% Generated by roxygen2: do not edit by hand
% Please edit documentation in R/misspellings.R
\docType{data}
\name{misspellings}
\alias{misspellings}
\title{A corpus of common misspellings, for examples and practice}
\format{
An object of class \code{tbl_df} (inherits from \code{tbl}, \code{data.frame}) with 4505 rows and 2 columns.
}
\source{
\url{https://en.wikipedia.org/wiki/Wikipedia:Lists_of_common_misspellings/For_machines}
}
\usage{
misspellings
}
\description{
This is a \code{tbl_df} mapping misspellings of their words, compiled by
Wikipedia, where it is licensed under the CC-BY SA license. (Three words with
non-ASCII characters were filtered out).

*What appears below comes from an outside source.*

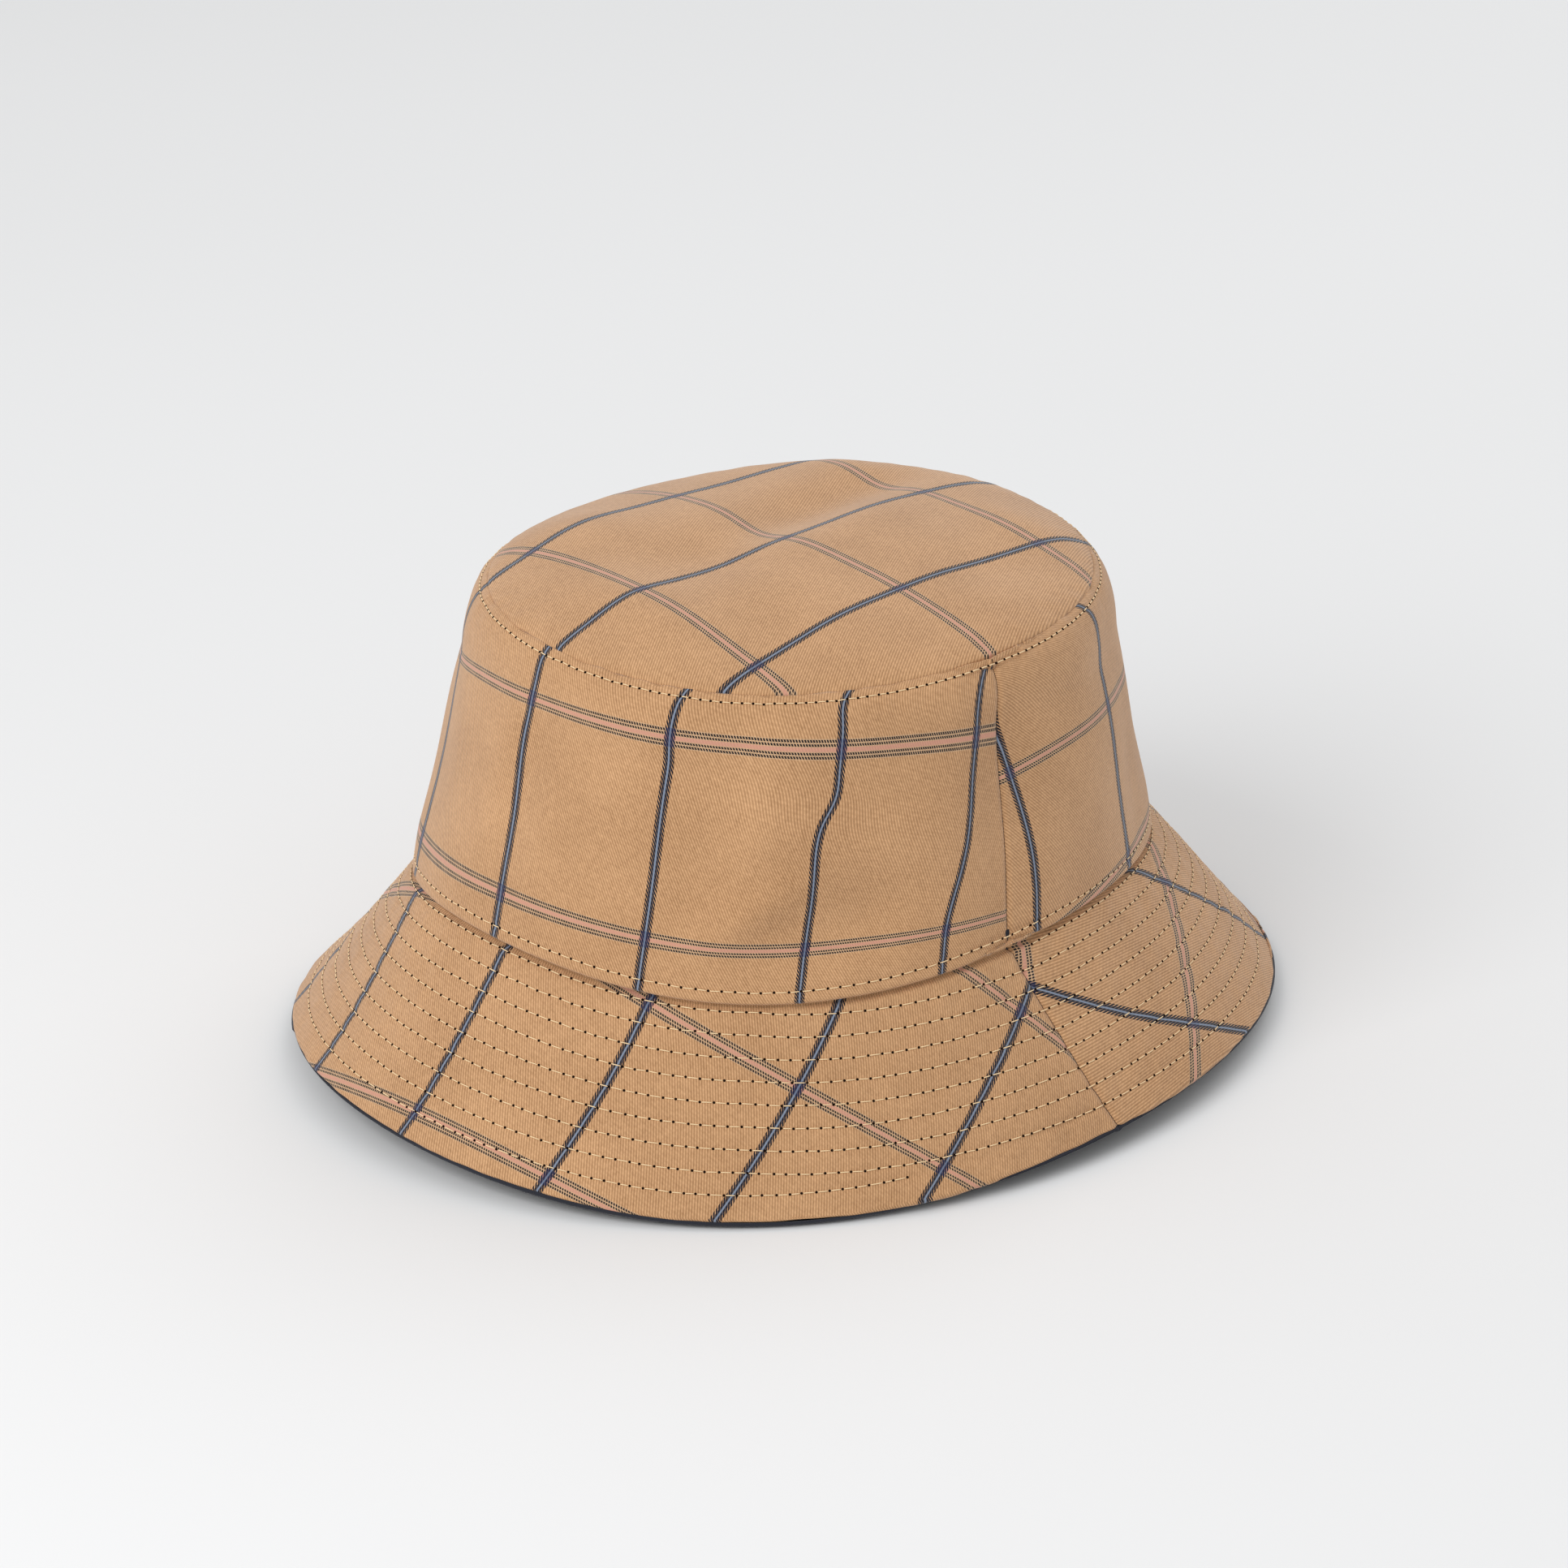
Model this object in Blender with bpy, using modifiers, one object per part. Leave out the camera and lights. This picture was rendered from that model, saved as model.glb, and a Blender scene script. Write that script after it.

If you'd like to reproduce this
dataset from Wikipedia, see the example code below.
}
\examples{

\donttest{
library(rvest)
library(readr)
library(dplyr)
library(stringr)
library(tidyr)

u <- "https://en.wikipedia.org/wiki/Wikipedia:Lists_of_common_misspellings/For_machines"
h <- read_html(u)

misspellings <- h \%>\%
  html_nodes("pre") \%>\%
  html_text() \%>\%
  read_delim(col_names = c("misspelling", "correct"),
                    delim = ">",
                    skip = 1) \%>\%
  mutate(misspelling = str_sub(misspelling,
                                               1, -2)) |>
  separate_rows(correct, sep = ", ") |>
  filter(Encoding(correct) != "UTF-8")
}

}
\keyword{datasets}